In the case, Local 7-641, Oil, Chemical and Atomic Workers International Union, AFL-CIO, et al. v. The Department of Labor, et al., 140 workers at the Chicago-area Veliscol Chemical Corporation went out on strike in December 1977 after failing to reach agreement on a new contract. The strikers had been denied unemployment benefits by the Department of Labor, a decision that was upheld by the circuit and appellate courts in Cook County.

In their appeal, which the Supreme Court rejected, the strikers claimed they had been "constructively locked out" because terms offered by their employer were "worse than the status quo." According to the court in its opinion written by Justice Robert C. Underwood, the Illinois Unemployment Insurance Act clearly states that workers are ineligible for benefits when "they were directly interested in the labor dispute which caused the stoppage of work."

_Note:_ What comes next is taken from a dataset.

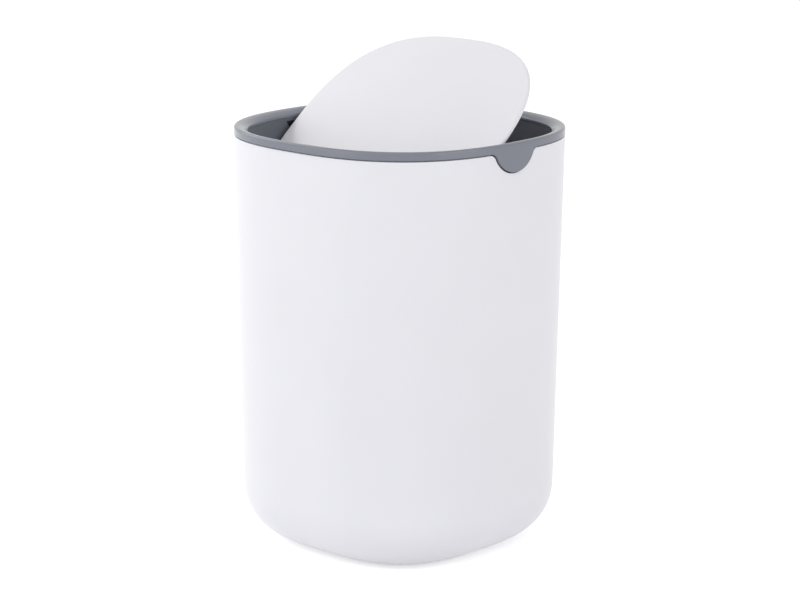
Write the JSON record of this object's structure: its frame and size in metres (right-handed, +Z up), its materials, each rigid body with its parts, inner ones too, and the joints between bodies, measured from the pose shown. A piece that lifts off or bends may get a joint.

In March the high court had ruled in Owens-Illinois, Inc. v. Bowling that only a locked out employee or one who honors a picket line, but who is otherwise not interested or involved in the dispute, may receive benefits.

Direct appeal denied Mayor Washington

THE ILLINOIS Supreme Court May 19 denied a direct appeal by Chicago Mayor Harold Washington of actions by rival city council members. Instead, the high court sent the case to the 1st Appellate District, setting a June 10 deadline for a decision by the appellate court. The case is on appeal from a Cook County Circuit Court ruling upholding the appointment of city council committee chairmen by Alderman Edward Vrdolyak and 28 other "rebel" aldermen. Washington contends their actions were illegal, saying he had adjourned the May meeting after which Vrdolyak took control and made the appointments.

The high court gave no reason for its refusal to hear Washington's appeal. Chief Justice Howard C. Ryan told The Chicago Daily Law Bulletin the decision was made to discourage ill-considered or weak arguments from reaching the high court and to allow appellate justices to consider the issues.

Child custody and parent's sex life

THE IMPORTANCE of evidence of a parent's sex life in custody cases remains unclear, as the result of an April 13 Illinois Supreme Court decision. In the case, In re Marriage of John Delance Thompson and Kathryn Mae Thompson, it would appear that the court reevaluated its position on the issue.

In its 1979 case, Jarrett v. Jarrett, the high court ruled that the mother's "open and notorious" living arrangement with her boyfriend was sufficient cause to deny her the custody of her two daughters. In the Thompson case, the high court awarded Thompson custody of his son, despite allegations he had had "illicit" affairs, threatened a former girlfriend who had testified against him, and "snatched" the child from the mother on a street in Michigan. She had fled with her son to Michigan, where she had obtained custody.

In the opinion written by Justice William G. Clark, the high court disapproved of Thompson's conduct in "forcibly obtaining physical custody." But the court upheld a lower court's refusal to defer jurisdiction to Michigan, because Mrs. Thompson waited until a year after the incident occurred to ask for the deferral.

Mrs. Thompson used Jarrett to support her cause. According to Clark, however, Jarrett did not establish a presumption that "cohabitation" by the parent with custody is harmful to the child. "Rather, all of the circumstances must be considered that affect the best interests of the child," Clark said.

Justice Thomas J. Moran agreed with the decision but he disagreed with the basis of the decision. He said in a special concurring opinion that Jarrett did establish a conclusive presumption that cohabitation is harmful to a child.

Two justices dissented because the trial court had denied further evidence the mother wanted considered.


Expert witness no expert in state's case

AN ILLINOIS man serving a five-year sentence for arson will get a new trial because the state's chief expert witness lied about his qualifications, the Illinois Supreme Court ruled April 13. The high court also scolded the state for a "lack of diligence in verifying those qualifications."

Justice Seymour Simon wrote the court's opinion in the case, People v. Amil T. Cornille, in which he said the false testimony resulted in a denial of due process for Cornille. Two years after the trial, the "expert," Dennis Michaelson, told a newspaper reporter that he had lied about his qualifications as a witness. Michaelson, who had been used by the state as an expert witness in at least two other arson trials, has been charged with perjury in three cases.

Cornille was accused of setting fire to his home in 1977 to collect insurance; he claimed defective wiring caused the fire. The trial was a battle between expert witnesses on both sides, and as the prosecutor noted, "the outcome of the case turned on which experts the jury believed." The high court ruled that Michaelson's "impressive credentials" had apparently swayed the jury.

In taking the prosecution to task for not verifying Michaelson's credentials, Simon pointed out that courts at all levels have held that "false testimony by a witness at a criminal trial violated due process even though the state's involvement in the testimony in those cases did not rise to the level of knowing use."